(Hong Kong) La fondue chinoise, plat convivial dont raffolent d’ordinaire les Hongkongais, a perdu les faveurs de la population à cause du nouveau coronavirus, depuis que 10 membres d’une même famille ont été contaminés en en partageant une.

C’est dans tout le pays un incontournable de la gastronomie chinoise, en particulier quand le mercure chute en hiver.
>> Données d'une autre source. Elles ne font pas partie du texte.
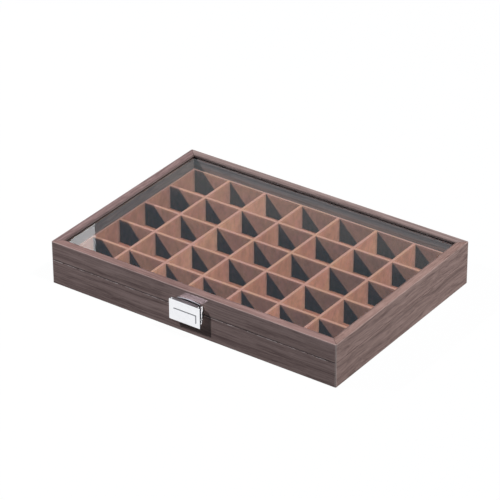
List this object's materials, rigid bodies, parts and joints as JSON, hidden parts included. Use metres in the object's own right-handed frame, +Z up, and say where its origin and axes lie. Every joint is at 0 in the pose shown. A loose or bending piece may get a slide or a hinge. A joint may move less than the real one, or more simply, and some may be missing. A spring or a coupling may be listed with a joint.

Et les Hongkongais, en temps normal, aiment à se retrouver autour de ce bouillon maintenu chaud au milieu de la table, dans lequel ils plongent viandes, légumes ou fruits de mer.

Mais leur appétit pour les « hotpots », comme on les appelle à Hong Kong, a chuté en apprenant la contamination au nouveau coronavirus de plusieurs membres d’une même famille, qui avaient partagé à l’occasion du Nouvel An lunaire une fondue avec un proche arrivé infecté de Chine continentale.

Alors qu’un dixième cas au sein de la même famille a été confirmé en début de semaine, l’affaire a fait plonger le cours de bourse des chaînes de restauration spécialisées dans la fondue et possédant des enseignes à Hong Kong.

Xiabuxiabu a perdu 7,1 %, Haidilao 4,8 % tandis que Yihai International, qui fabrique des assaisonnements pour les fondues, a reculé de 2,7 %.

Les chaînes hongkongaises Fairwood, Cafe de Coral, Yoshinoya et Maxim’s ont annoncé de leur côté qu’elles retiraient temporairement la fondue de leurs menus.

« Qui va s’asseoir à côté ? »

PHOTO ANTHONY WALLACE, AGENCE FRANCE-PRESSE

Sam Wong, propriétaire de 66 Hotpot, restaurant familial à fondue du quartier populaire de Mongkok, prend la température de tous les clients qui franchissent la porte de son établissement.

La société Maxim’s a par ailleurs indiqué que deux des personnes contaminées en partageant la fondue travaillaient dans deux de ses restaurants, qui vont être fermés afin d’être désinfectés.

Haidilao, plus grande chaîne chinoise de fondues, a carrément fermé toutes ses enseignes en Chine continentale, où le virus a contaminé plus de 44 000 personnes et fait plus de 1100 morts.

Elle ne compte pas fermer ses restaurants hongkongais, mais prévoit contrôler la température de ses clients.

Sam Wong, propriétaire de 66 Hotpot, restaurant familial à fondue du quartier populaire de Mongkok, a déploré de son côté une vingtaine d’annulations de réservations par des clients depuis l’annonce des contaminations.

« Je ne crois pas qu’il faille montrer du doigt les fondues en particulier, compte tenu de l’habitude des Chinois de partager leur nourriture », estime M. Wong, 39 ans. « Mais vu que c’est une fondue qui est associée à ce foyer d’infection, notre activité est nécessairement impactée. »

M. Wong, qui prend lui aussi la température de tous les clients qui franchissent son pas de porte, a installé des paillassons imprégnés de solution désinfectante et remplacé les baguettes lavables par des jetables.

Emily Mok, une hôtesse de l’air, a préféré venir lundi soir à 66 Hotpot avant l’arrivée des clients, pour prendre une fondue à emporter.

« Mon compagnon et moi allons manger la fondue chez nous. Nous ne voulons pas dîner ici, car nous ne savons pas qui va s’asseoir à côté de nous », dit-elle.

Avant même le début de la crise liée au coronavirus, les restaurants hongkongais en avaient pris de plein fouet une autre, politique cette fois, liée aux mois de contestation prodémocratie dans les rues de l’ex-colonie britannique.

Au cours du dernier trimestre 2019, la période où la mobilisation a été la plus violente à Hong Kong, le secteur de la restauration a enregistré une chute de 14 % en moyenne de ses revenus par rapport à la même période en 2018, selon les chiffres officiels.

66 Hotpot a de son côté tiré son épingle du jeu, car M. Wong est un soutien du mouvement prodémocratie.

Les manifestants s’étaient passé le mot pour boycotter les commerces hostiles et aider les enseignes sympathisantes, si bien qu’il y avait presque systématiquement la queue à l’extérieur de son restaurant.

« Aujourd’hui, il n’y a aucune file d’attente », lâche-t-il dépité.